L'intrigue du roman "Le Ranch Of Léon" apparaît ramassée, relatée sur moins de deux cents pages. Elle n'en est pas moins riche, en ce sens qu'elle donne à voir la province profonde, celle qu'on ne découvre pas par hasard. En particulier, que ce soit à Limoges ou au village, l'auteur excelle à décrire sans lourdeur, de façon ciblée, les ambiances de bistrots, ces lieux où l'on parle de politique, endroits de rituel et de conviction où, parce que l'on est viscéralement anticlérical, il est hors de question que pénètre un journal du groupe de presse Hersant, d'essence catholique. Surtout, ce sont des lieux où les amitiés, voire les amours se nouent.

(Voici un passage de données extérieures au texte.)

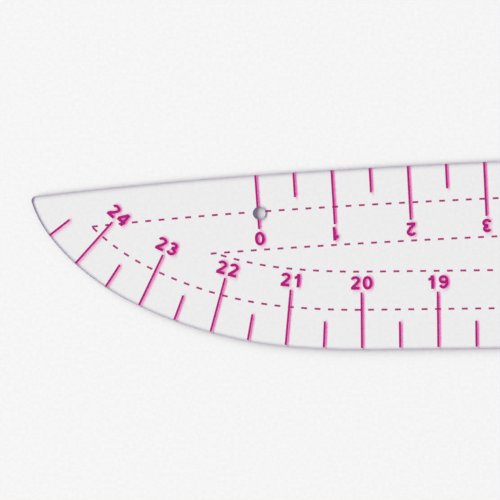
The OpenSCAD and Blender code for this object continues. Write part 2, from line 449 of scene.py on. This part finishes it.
mounts = {mount["name"]: mount for mount in frame["record"]["mounts"]}
hole_radius = mounts["hanging_hole"]["dims"]["r_mm"] * MM
printed_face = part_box("upper_inch_marks")[0].z

outline = stepped(outline_of(frame["nodes"]["clear_sheet"], printed_face), OUTLINE_STEP)
turns = [math.tau * i / HOLE_SIDES for i in range(HOLE_SIDES)]
hole = [Vector((hole_radius * math.cos(a), -hole_radius * math.sin(a))) for a in turns]

camera = place_camera()

sheet = acrylic_sheet(outline, hole, polished_cast_acrylic(), laser_cut_edge())
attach(sheet, "root")
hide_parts("clear_sheet")

upper_ink = screen_ink("magenta_screen_ink", "#BE2483", "#A21A6D", "#F851D8", 0.5)
lower_ink = screen_ink("magenta_underside_ink", "#B4127A", "#980A64", "#F851D8", 0.5)
inks = {"upper": upper_ink, "under": lower_ink}
prints = {"upper": [], "under": []}
for name, node in frame["nodes"].items():
    if name == "clear_sheet":
        continue
    side = "under" if name.endswith("seam_line") else "upper"
    node.data.materials.clear()
    node.data.materials.append(inks[side])
    prints[side].append(node)

# ---- Floor and light ------------------------------------------------------------------
# Light bends as it enters the sheet, so that all of it reaches the paper underneath within 42
# degrees of the upright. The shadows that Cycles casts stay straight, so the paper under the
# sheet is a piece of its own. A lamp at the bent angle lights it and the underside print.

UNDER_GAP = 0.02 * MM
FLOOR_GAP = 0.03 * MM
FLOOR_HALF = 4.0
LAMP_DISTANCE = 30.0
LAMP_OFFSET_Y = 10.0
LAMP_LENGTH = 65.0              # along Y, long: the long edges' shadows are broad
WINDOW = {"lean": 66, "spread": 23, "watts": 29400.0}        # degrees from the left, in air
BENT_WINDOW = {"lean": 32, "spread": 25, "watts": 17750.0}   # and inside the sheet
FILL = 0.22                     # the light that matt surfaces get from all round


def paper(name, mesh, gap, look):
    """A flat piece of drawing paper, at a distance below the sheet."""
    data = bpy.data.meshes.new(name)
    mesh.to_mesh(data)
    mesh.free()
    data.materials.append(look)
    piece = bpy.data.objects.new(name, data)
    piece.location.z = -gap
    bpy.context.scene.collection.objects.link(piece)
    return piece


def window(name, lit, lean, spread, watts):
    """A long soft lamp on the left, which lights only the things in lit. Its angles are those
    off the vertical of its middle, and between its lower and upper sides."""
    data = bpy.data.lights.new(name, "AREA")
    data.shape = "RECTANGLE"
    data.size = 2 * LAMP_DISTANCE * math.tan(math.radians(spread / 2))
    data.size_y = LAMP_LENGTH
    data.energy = watts
    lamp = bpy.data.objects.new(name, data)
    angle = math.radians(lean)
    across, up = -LAMP_DISTANCE * math.sin(angle), LAMP_DISTANCE * math.cos(angle)
    lamp.location = (across, LAMP_OFFSET_Y, up)
    lamp.rotation_euler = (0, -angle, 0)
    lamp.visible_glossy = False          # gloss and glass show the pale room alone
    lamp.visible_transmission = False
    bpy.context.scene.collection.objects.link(lamp)
    lamp.light_linking.receiver_collection = bpy.data.collections.new(name + "_lights")
    for thing in lit:
        lamp.light_linking.receiver_collection.objects.link(thing)


def pale_world():
    """White for what the camera, gloss and glass see, and a little light for matt surfaces."""
    world = bpy.data.worlds.new("pale_room")
    world.use_nodes = True
    tree = world.node_tree
    tree.nodes.clear()
    path = add(tree, "LightPath")
    seen = add(tree, "Math", {
        0: path.outputs["Is Camera Ray"], 1: path.outputs["Is Glossy Ray"],
    }, operation="MAXIMUM")
    shown = add(tree, "Math", {
        0: seen.outputs[0], 1: path.outputs["Is Transmission Ray"],
    }, operation="MAXIMUM")
    room = add(tree, "Background", {"Color": colour("#FFFFFF"), "Strength": 1.0})
    fill = add(tree, "Background", {"Color": colour("#FFFFFF"), "Strength": FILL})
    mix = add(tree, "MixShader", {
        0: shown.outputs[0], 1: fill.outputs["Background"], 2: room.outputs["Background"],
    })
    add(tree, "OutputWorld", {"Surface": mix.outputs["Shader"]})
    bpy.context.scene.world = world


paper_look = drawing_paper()
floor_mesh = bmesh.new()
bmesh.ops.create_grid(floor_mesh, x_segments=2, y_segments=2, size=FLOOR_HALF)
floor = paper("floor", floor_mesh, FLOOR_GAP, paper_look)
under_mesh = bmesh.new()
fill_face(under_mesh, [[under_mesh.verts.new((*p, 0)) for p in ring] for ring in (outline, hole)])
paper_under = paper("paper_under_the_sheet", under_mesh, UNDER_GAP, paper_look)
window("window", [floor, sheet, *prints["upper"]], **WINDOW)
window("window_through_the_sheet", [paper_under, *prints["under"]], **BENT_WINDOW)
pale_world()
bpy.context.scene.view_settings.view_transform = "Standard"

# ---- Where the image points show ------------------------------------------------------


def pieces_of(node):
    """The corners of each separate piece of a node's mesh, as lists of places."""
    mesh = bmesh.new()
    mesh.from_mesh(node.data)
    bmesh.ops.remove_doubles(mesh, verts=mesh.verts, dist=SAME_PLACE)
    left = set(mesh.verts)
    while left:
        island, edge_of = set(), [left.pop()]
        while edge_of:
            vert = edge_of.pop()
            island.add(vert)
            for edge in vert.link_edges:
                other = edge.other_vert(vert)
                if other in left:
                    left.remove(other)
                    edge_of.append(other)
        yield [v.co.copy() for v in island]
    mesh.free()


def box_middle(spots):
    """The middle of the box round some picture places."""
    xs, ys = zip(*spots)
    return (min(xs) + max(xs)) / 2, (min(ys) + max(ys)) / 2


NUMERAL_REACH = 12        # pixels from a numeral's middle to its digits' own middles


def print_middle(name, point):
    """Where the pieces of print within reach of an image point show, as their middle."""
    spots = []
    for island in pieces_of(frame["nodes"][name]):
        shown = [shows_at(camera, place) for place in island]
        if math.dist(box_middle(shown), point) < NUMERAL_REACH:
            spots += shown
    return box_middle(spots) if spots else None


def write_points():
    """Finds where the sheet's corners, the hole's middle and each numeral show in the picture;
    the places are not kept.
    """
    shown = [shows_at(camera, v.co) for v in sheet.data.vertices]
    x, y = shows_at(camera, (0, 0, printed_face))
    for name, (node, point) in PRINT_POINTS.items():
        at = print_middle(node, point)


write_points()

Et John-Léon Combes s'ennuie... jusqu'à l'héritage. John-Léon? Voilà un prénom bien trouvé, qui illustre à merveille un personnage qui assume le grand écart entre son ascendance provinciale profonde, confinée, et un goût immodéré pour l'Amérique des grands espaces, qui se traduit, entre autres, par sa moto: il suffit de fermer les yeux pour voir en lui un jeune Johnny Hallyday, baroudeur qui n'a pas perdu le goût du bon vin d'ici. L'Amérique des ranches, celle des grands espaces et du rock'n'roll, fait rêver; elle rayonne aussi dans les surnoms à l'américaine de certains noms de personnages, voire dans le nom du bar "Quipsèque" (keepsake). Elle fait aussi contraste avec la vie qu'on mène dans des localités qui périclitent mais ou il faut bien vivre.

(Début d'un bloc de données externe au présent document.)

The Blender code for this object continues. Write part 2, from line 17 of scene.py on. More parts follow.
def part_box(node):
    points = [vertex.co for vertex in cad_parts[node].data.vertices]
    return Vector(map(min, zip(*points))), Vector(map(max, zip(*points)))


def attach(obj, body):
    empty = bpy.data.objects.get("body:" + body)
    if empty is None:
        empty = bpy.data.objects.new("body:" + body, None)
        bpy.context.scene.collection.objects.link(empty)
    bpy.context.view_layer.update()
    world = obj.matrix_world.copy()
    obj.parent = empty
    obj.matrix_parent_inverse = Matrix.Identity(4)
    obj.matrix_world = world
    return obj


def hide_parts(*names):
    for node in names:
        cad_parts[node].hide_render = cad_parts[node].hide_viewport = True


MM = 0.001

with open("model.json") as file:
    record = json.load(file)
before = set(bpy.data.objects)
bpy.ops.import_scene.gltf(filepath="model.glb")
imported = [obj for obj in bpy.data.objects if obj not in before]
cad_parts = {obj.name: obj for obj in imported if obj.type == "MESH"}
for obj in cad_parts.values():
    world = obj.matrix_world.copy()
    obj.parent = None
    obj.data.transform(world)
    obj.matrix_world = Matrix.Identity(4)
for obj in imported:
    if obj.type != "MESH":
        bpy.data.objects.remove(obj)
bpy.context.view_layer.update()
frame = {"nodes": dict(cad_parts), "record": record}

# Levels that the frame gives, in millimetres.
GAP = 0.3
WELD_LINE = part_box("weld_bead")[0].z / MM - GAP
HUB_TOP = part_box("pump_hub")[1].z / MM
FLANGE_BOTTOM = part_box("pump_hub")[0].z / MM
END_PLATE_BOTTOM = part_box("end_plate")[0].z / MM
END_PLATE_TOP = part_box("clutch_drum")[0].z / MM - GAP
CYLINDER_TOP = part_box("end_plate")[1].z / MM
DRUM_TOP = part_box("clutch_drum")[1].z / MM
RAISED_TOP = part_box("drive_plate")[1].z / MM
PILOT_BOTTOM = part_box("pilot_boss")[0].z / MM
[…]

Comment vivre avec un cadavre dans le placard? Telle est la question de ce roman. Avec son voisin, John-Léon, le communiste devenu propriétaire (c'est gênant, d'ailleurs: "la propriété, c'est le vol", rappelle un personnage au coin du bar...) mène l'enquête pour savoir ce qui a mené le corps du maire dans sa cave, entre deux quilles sympathiques. Parallèlement, l'écrivain dessine le portrait d'un élevage porcin pas très réglo, mais parfaitement légal, quitte à forcer un peu. Et le portrait s'avère précis, documenté: filière d'abattage, cochons drogués (auxquels il donne même la parole, ce qui donne deux pages d'anthologie...), entreprise de consulting véreuse, architecte spécialisé, tout y passe. On le conçoit volontiers, les porcs seront libres à la fin du roman... mais ça sent quand même un peu le lisier, et l'auteur l'assume. Tout en suggérant, bien sûr, que les pires porcs ne sont pas forcément ceux qui ont une queue en tire-bouchon.

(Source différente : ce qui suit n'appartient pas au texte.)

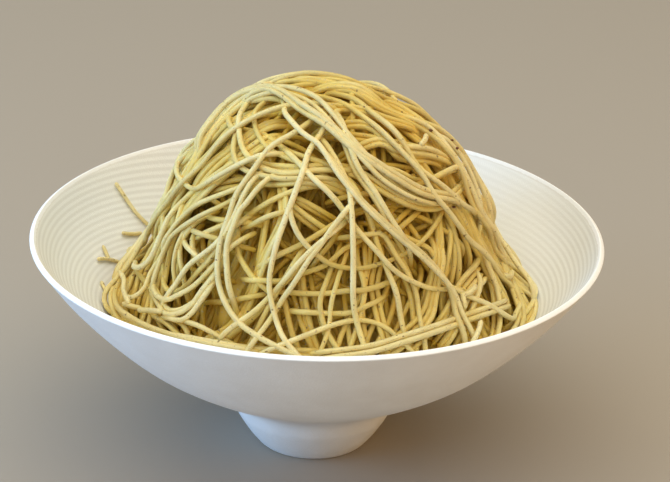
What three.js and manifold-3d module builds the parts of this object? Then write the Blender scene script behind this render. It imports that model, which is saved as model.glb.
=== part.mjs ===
// A dessert of fine chestnut-paste strands, piled as a tall nest in a moulded pulp bowl on a foot.
// Units are millimetres, +Z is up, and the origin is the centre of the foot's underside.
import * as THREE from "three";
import { mergeVertices } from "three/addons/utils/BufferGeometryUtils.js";
import Module from "manifold-3d";

// Driving dimensions of the bowl
const RIM_RADIUS = 80;
const RIM_HEIGHT = 64.5;
const WALL = 1.5;
const LIP = 0.5;
const FOOT_RADIUS = 16.5;
const FOOT_HEIGHT = 15.5;
const BOWL_SIDES = 56;
const WALL_STEPS = 10;

// Driving dimensions of the nest. The fall along its outer line runs from 0 at the crown to 1 at the skirt.
const NEST_TOP = 110;
const SKIRT_RADIUS = 62.5;
const NEST_SHIFT_X = 1.5;
const CLEARANCE = 0.4;
const CAVITY_SIDES = 32;
const CORE_DEPTH = 2.8;
const CORE_RINGS = 14;
const CORE_SIDES = 44;
const LUMP_HEIGHT = 0.85;

// Driving dimensions of the strands. A turn of 100 degrees from the crown reaches the skirt.
const STRAND_DIAMETER = 1.6;
const STRAND_SIDES = 3;
const STRAND_END_DIP = 3;
const STRAND_RIPPLE = 0.25;
const SKIRT_ANGLE = THREE.MathUtils.degToRad(100);
const CROSSINGS = 12;
const CROSSING_STEPS = 20;
const LOOPS = 3;
const HANGINGS = 8;
const SHORT_STEPS = 14;

const wasm = await Module();
wasm.setup();

// Joins and cuts work on closed meshes whose shared corners are merged
function solidFrom(geometry) {
  const bare = geometry.index ? geometry.toNonIndexed() : geometry.clone();
  bare.deleteAttribute("normal");
  bare.deleteAttribute("uv");
  const merged = mergeVertices(bare, 1e-4);
  return new wasm.Manifold(
    new wasm.Mesh({
      numProp: 3,
      vertProperties: merged.attributes.position.array,
      triVerts: new Uint32Array(merged.index.array),
    }),
  );
}

function geometryFrom(solid) {
  const mesh = solid.getMesh();
  const geometry = new THREE.BufferGeometry();
  geometry.setAttribute("position", new THREE.BufferAttribute(mesh.vertProperties, 3));
  geometry.setIndex(new THREE.BufferAttribute(mesh.triVerts, 1));
  geometry.computeVertexNormals();
  return geometry;
}

// A lathe turns its profile about Y, so the result is stood up to turn about Z
function turned(profile, sides) {
  return new THREE.LatheGeometry(profile, sides).rotateX(Math.PI / 2);
}

// A smooth line through pairs of radius and height
function smoothLine(pairs) {
  const points = pairs.map(([radius, height]) => new THREE.Vector3(radius, height, 0));
  return new THREE.CatmullRomCurve3(points, false, "centripetal");
}

// The outside of the bowl: from under the foot, up its flared side, out over the belly and up to the rim
const wallCurve = smoothLine([
  [FOOT_RADIUS - 1.8, 0],
  [FOOT_RADIUS, 0.7],
  [FOOT_RADIUS + 2, 0.28 * FOOT_HEIGHT],
  [FOOT_RADIUS + 5.2, 0.62 * FOOT_HEIGHT],
  [FOOT_RADIUS + 8.5, FOOT_HEIGHT],
  [0.41 * RIM_RADIUS, 0.325 * RIM_HEIGHT],
  [0.55 * RIM_RADIUS, 0.424 * RIM_HEIGHT],
  [0.68 * RIM_RADIUS, 0.537 * RIM_HEIGHT],
  [0.8 * RIM_RADIUS, 0.678 * RIM_HEIGHT],
  [0.91 * RIM_RADIUS, 0.834 * RIM_HEIGHT],
  [RIM_RADIUS - 0.3, RIM_HEIGHT - 2 * LIP],
]);

// The outside line moved inwards by a distance, in even steps from the foot to the rim
function wallLine(inset) {
  return Array.from({ length: WALL_STEPS + 1 }, (_, step) => {
    const place = wallCurve.getPoint(step / WALL_STEPS);
    const along = wallCurve.getTangent(step / WALL_STEPS);
    return new THREE.Vector2(place.x - along.y * inset, place.y + along.x * inset);
  });
}

// One moulded sheet of even thickness: the hollow of the foot is open to the bowl above it
function bowl() {
  const lip = [
    new THREE.Vector2(RIM_RADIUS, RIM_HEIGHT - LIP),
    new THREE.Vector2(RIM_RADIUS - LIP, RIM_HEIGHT),
  ];
  const profile = [
    new THREE.Vector2(0, 0),
    ...wallLine(0),
    ...lip,
    ...wallLine(WALL).reverse(),
    new THREE.Vector2(0, WALL),
  ];
  return turned(profile, BOWL_SIDES);
}

// The room that the nest may fill: the inside of the bowl less a clearance, open upwards
function cavity() {
  const inside = wallLine(WALL + CLEARANCE);
  const roof = NEST_TOP + RIM_HEIGHT;
  const profile = [
    new THREE.Vector2(0, WALL + CLEARANCE),
    ...inside,
    new THREE.Vector2(inside.at(-1).x, roof),
    new THREE.Vector2(0, roof),
  ];
  return solidFrom(turned(profile, CAVITY_SIDES));
}

// The nest's outer line, from its crown down the flank to the skirt that lies on the bowl's wall
const nestCurve = smoothLine([
  [0, NEST_TOP],
  [0.17 * SKIRT_RADIUS, NEST_TOP - 1.4],
  [0.31 * SKIRT_RADIUS, NEST_TOP - 5.5],
  [0.47 * SKIRT_RADIUS, NEST_TOP - 12.5],
  [0.6 * SKIRT_RADIUS, NEST_TOP - 21.5],
  [0.69 * SKIRT_RADIUS, NEST_TOP - 31.5],
  [0.755 * SKIRT_RADIUS, NEST_TOP - 41.5],
  [0.8 * SKIRT_RADIUS, NEST_TOP - 49.5],
  [0.885 * SKIRT_RADIUS, NEST_TOP - 57.5],
  [0.985 * SKIRT_RADIUS, NEST_TOP - 64.5],
  [SKIRT_RADIUS, NEST_TOP - 70],
]);

// A point of the nest, at a depth below its outer line. Past the skirt it goes on straight down.
function nestPoint(azimuth, fall, depth) {
  const place = nestCurve.getPoint(Math.min(fall, 1));
  const along = nestCurve.getTangent(Math.min(fall, 1));
  const radius = place.x + along.y * depth;
  const drop = Math.max(0, fall - 1) * SKIRT_RADIUS;
  return new THREE.Vector3(
    NEST_SHIFT_X + radius * Math.cos(azimuth),
    radius * Math.sin(azimuth),
    place.y - along.x * depth - drop,
  );
}

// Uneven waves that stand for the strands which lie deeper. They fade out at the crown, where all sides meet.
const LUMP_WAVES = [
  { around: 5, down: 9, phase: 0 },
  { around: 9, down: -14, phase: 1.3 },
  { around: 3, down: 21, phase: 4 },
];

function lump(azimuth, fall) {
  const waves = LUMP_WAVES.map(({ around, down, phase }) => Math.sin(around * azimuth + down * fall + phase));
  const fade = Math.min(1, 3 * fall);
  return LUMP_HEIGHT * fade * waves.reduce((sum, wave) => sum + wave);
}

// The core is a closed skin of rings. Below the skirt it runs out past the wall, where the cavity trims it.
function core() {
  const turnOf = (side) => (2 * Math.PI * side) / CORE_SIDES;
  const places = [nestPoint(0, 0, CORE_DEPTH)];
  for (let ring = 1; ring <= CORE_RINGS; ring++) {
    for (let side = 0; side < CORE_SIDES; side++) {
      const fall = ring / CORE_RINGS;
      places.push(nestPoint(turnOf(side), fall, CORE_DEPTH - lump(turnOf(side), fall)));
    }
  }
  for (let side = 0; side < CORE_SIDES; side++) {
    const [x, y] = [Math.cos(turnOf(side)), Math.sin(turnOf(side))];
    places.push(new THREE.Vector3(RIM_RADIUS * x, RIM_RADIUS * y, 0));
  }
  places.push(new THREE.Vector3(0, 0, -WALL));

  const corner = (ring, side) => 1 + (ring - 1) * CORE_SIDES + (side % CORE_SIDES);
  const last = CORE_RINGS + 1;
  const faces = [];
  for (let side = 0; side < CORE_SIDES; side++) {
    faces.push(0, corner(1, side), corner(1, side + 1));
    for (let ring = 1; ring < last; ring++) {
      const [a, b] = [corner(ring, side), corner(ring, side + 1)];
      const [c, d] = [corner(ring + 1, side), corner(ring + 1, side + 1)];
      faces.push(a, c, d, a, d, b);
    }
    faces.push(corner(last, side), places.length - 1, corner(last, side + 1));
  }
  return solidFrom(new THREE.BufferGeometry().setFromPoints(places).setIndex(faces));
}

// Draws the same numbers on every run
function seededRandom(seed) {
  let state = seed;
  return (low, high) => {
    state = (state * 1664525 + 1013904223) % 4294967296;
    return low + ((high - low) * state) / 4294967296;
  };
}

// A direction on a unit dome, and the place on the nest that a direction gives
function domeDirection(azimuth, polar) {
  const flat = Math.sin(polar);
  return new THREE.Vector3(flat * Math.cos(azimuth), flat * Math.sin(azimuth), Math.cos(polar));
}

function domePlace(direction) {
  const polar = Math.acos(THREE.MathUtils.clamp(direction.z / direction.length(), -1, 1));
  return { azimuth: Math.atan2(direction.y, direction.x), fall: polar / SKIRT_ANGLE };
}

// A long strand from skirt to skirt that passes the crown at an angle, with a slight bend each way
function crossingPath(azimuth, passing, bend) {
  const nearest = domeDirection(azimuth, passing);
  const sideways = domeDirection(azimuth + Math.PI / 2, Math.PI / 2);
  return (t) => {
    const turn = (2 * t - 1) * SKIRT_ANGLE;
    const direction = nearest.clone().multiplyScalar(Math.cos(turn) + bend * Math.sin(3 * turn));
    return domePlace(direction.addScaledVector(sideways, Math.sin(turn)));
  };
}

// A strand that hangs down the flank, turns back in the skirt and climbs again
function hangingPath(azimuth, halfWidth, lowest, reach) {
  return (t) => {
    const swing = 2 * t - 1;
    return {
      azimuth: azimuth + halfWidth * Math.tanh(2.4 * swing),
      fall: lowest - reach * Math.abs(swing) ** 1.7,
    };
  };
}

// A round loop, not quite closed, that lies on the upper part of the nest
function loopPath(azimuth, polar, radius, start) {
  const middle = domeDirection(azimuth, polar).multiplyScalar(Math.cos(radius));
  const across = domeDirection(azimuth + Math.PI / 2, Math.PI / 2);
  const upwards = domeDirection(azimuth, polar - Math.PI / 2);
  return (t) => {
    const turn = start + 5 * t;
    const direction = middle.clone().addScaledVector(across, Math.sin(radius) * Math.cos(turn));
    return domePlace(direction.addScaledVector(upwards, Math.sin(radius) * Math.sin(turn)));
  };
}

// A strand's middle line, at a depth that ripples a little. Its ends dip into the core.
class StrandCurve extends THREE.Curve {
  constructor(path, depth, phase) {
    super();
    this.path = path;
    this.depth = depth;
    this.phase = phase;
  }
  getPoint(t, target = new THREE.Vector3()) {
    const { azimuth, fall } = this.path(t);
    const ripple = STRAND_RIPPLE * Math.sin(this.phase + 17 * t);
    const dip = STRAND_END_DIP * Math.exp(-30 * Math.min(t, 1 - t));
    return target.copy(nestPoint(azimuth, fall, this.depth + ripple + dip));
  }
}

const section = new THREE.Shape(
  Array.from({ length: STRAND_SIDES }, (_, side) => {
    const turn = (2 * Math.PI * side) / STRAND_SIDES;
    const corner = new THREE.Vector2(Math.cos(turn), Math.sin(turn));
    return corner.multiplyScalar(STRAND_DIAMETER / 2);
  }),
);

function strand(path, depth, phase, steps) {
  const extrudePath = new StrandCurve(path, depth, phase);
  return solidFrom(new THREE.ExtrudeGeometry(section, { steps, bevelEnabled: false, extrudePath }));
}

// Crossing strands lie on top, each at a depth of its own, with the loops and hanging strands below them
function strands() {
  const random = seededRandom(7);
  const made = [];
  for (let i = 0; i < CROSSINGS; i++) {
    const azimuth = (2 * Math.PI * (5 * i + random(-0.3, 0.3))) / CROSSINGS;
    const path = crossingPath(azimuth, random(0.04, 0.6), random(-0.12, 0.12));
    const layer = ((7 * i) % CROSSINGS) / CROSSINGS;
    made.push(strand(path, STRAND_DIAMETER * (0.25 + layer), i, CROSSING_STEPS));
  }
  for (let i = 0; i < LOOPS; i++) {
    const azimuth = (2 * Math.PI * (i + random(-0.3, 0.3))) / LOOPS;
    const path = loopPath(azimuth, random(0.45, 0.8), random(0.35, 0.5), random(0, 6));
    made.push(strand(path, 1.2 * STRAND_DIAMETER, i, SHORT_STEPS));
  }
  for (let i = 0; i < HANGINGS; i++) {
    const azimuth = (2 * Math.PI * (i + random(-0.3, 0.3))) / HANGINGS;
    const path = hangingPath(azimuth, random(0.12, 0.3), random(0.9, 0.98), random(0.45, 0.75));
    made.push(strand(path, random(1.3, 1.6) * STRAND_DIAMETER, i, SHORT_STEPS));
  }
  return made;
}

// Keeps the largest body, so that no loose scrap is left
function largestBody(solid) {
  return solid.decompose().sort((a, b) => b.volume() - a.volume())[0];
}

function nest() {
  const heap = [core(), ...strands()].reduce((whole, piece) => whole.add(piece));
  return geometryFrom(largestBody(heap.intersect(cavity())));
}

const pulp = new THREE.MeshStandardMaterial({ color: 0xf0efec, roughness: 0.85, metalness: 0 });
const paste = new THREE.MeshStandardMaterial({ color: 0xdcc684, roughness: 0.6, metalness: 0 });

function node(name, geometry, material) {
  const mesh = new THREE.Mesh(geometry, material);
  mesh.name = name;
  return mesh;
}

const dessert = new THREE.Group();
dessert.add(node("pulp_bowl", bowl(), pulp));
dessert.add(node("strand_nest", nest(), paste));

export default dessert;
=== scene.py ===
# %% [markdown]
# This lesson dresses a dessert: a tall nest of fine chestnut-paste strands in a moulded pulp bowl on a
# foot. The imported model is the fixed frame. It gives the bowl's and the nest's real size and place, in
# metres. Everything made here is fitted to it, and its box is kept, so that the finished dessert can be
# held against it.

# %% Load the frame
import math

import bmesh
import bpy
import numpy as np
from mathutils import Matrix, Vector


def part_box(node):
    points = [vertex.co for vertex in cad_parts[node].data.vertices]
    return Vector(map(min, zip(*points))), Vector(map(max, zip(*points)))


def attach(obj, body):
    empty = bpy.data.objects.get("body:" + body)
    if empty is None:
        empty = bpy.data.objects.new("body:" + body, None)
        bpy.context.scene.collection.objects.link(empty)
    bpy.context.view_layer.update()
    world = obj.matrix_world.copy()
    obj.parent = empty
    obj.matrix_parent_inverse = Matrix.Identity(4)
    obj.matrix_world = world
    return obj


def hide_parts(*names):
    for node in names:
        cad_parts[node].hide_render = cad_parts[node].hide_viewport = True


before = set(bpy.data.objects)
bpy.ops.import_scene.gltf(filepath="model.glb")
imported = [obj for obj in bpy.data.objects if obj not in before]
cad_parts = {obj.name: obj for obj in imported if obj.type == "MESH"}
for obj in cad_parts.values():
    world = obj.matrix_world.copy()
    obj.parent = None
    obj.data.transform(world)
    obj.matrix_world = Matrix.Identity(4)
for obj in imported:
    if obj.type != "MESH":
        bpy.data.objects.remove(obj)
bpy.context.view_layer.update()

MM = 0.001
RIM_RADIUS, _, RIM_HEIGHT = np.array(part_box("pulp_bowl")[1]) / MM
print("rim radius and height in mm:", round(RIM_RADIUS, 1), round(RIM_HEIGHT, 1))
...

Techniquement, l'enquête a un peu de jeu, il faut bien l'admettre; cette liberté, ce flou, est amenée par des policiers qui se la jouent copains et aiment autant s'intégrer à la vie de village que faire leur métier. On est loin de la police scientifique et du professionnalisme froid! Le choix des boissons consommées par les agents s'avère révélateur, celui qui reste sobre paraît le plus sérieux du binôme. Mais quand l'amour s'en mêle, peu importe d'où vient l'ivresse...

Sous-tendu par un tropisme écologiste assumé, quitte à paraître un brin manichéen (après tout, "Le Ranch of Léon" oppose un industriel pollueur sans scrupules et un héritier qui ne demande qu'à vivre à la ferme comme un néo-rural avide d'air pur qu'il est devenu), porté par une langue qui sait se faire canaille quand il faut, "Le Ranch of Léon" est un roman rapide qui assume son côté terroir, sans pour autant insister: Dompierre pourrait se situer partout ailleurs en France, avec son bistrot aux rituels bien huilés qui représente le dernier lieu où l'on fait société dans un village qui se meurt. Annoncé par un titre qui mêle anglais et français, "Le Ranch of Léon" suggère une ouverture sur l'Amérique, mais c'est surtout sur la France rurale que l'auteur promène son regard. Une France qui dépérit, que les industriels lorgnent pour fabriquer des produits du terroir factices, et que des néo-ruraux, avec leurs défauts et leurs qualités, s'entendent à faire revivre.

Serge Vacher, Le Ranch of Léon, Paris, Après La Lune, 2011.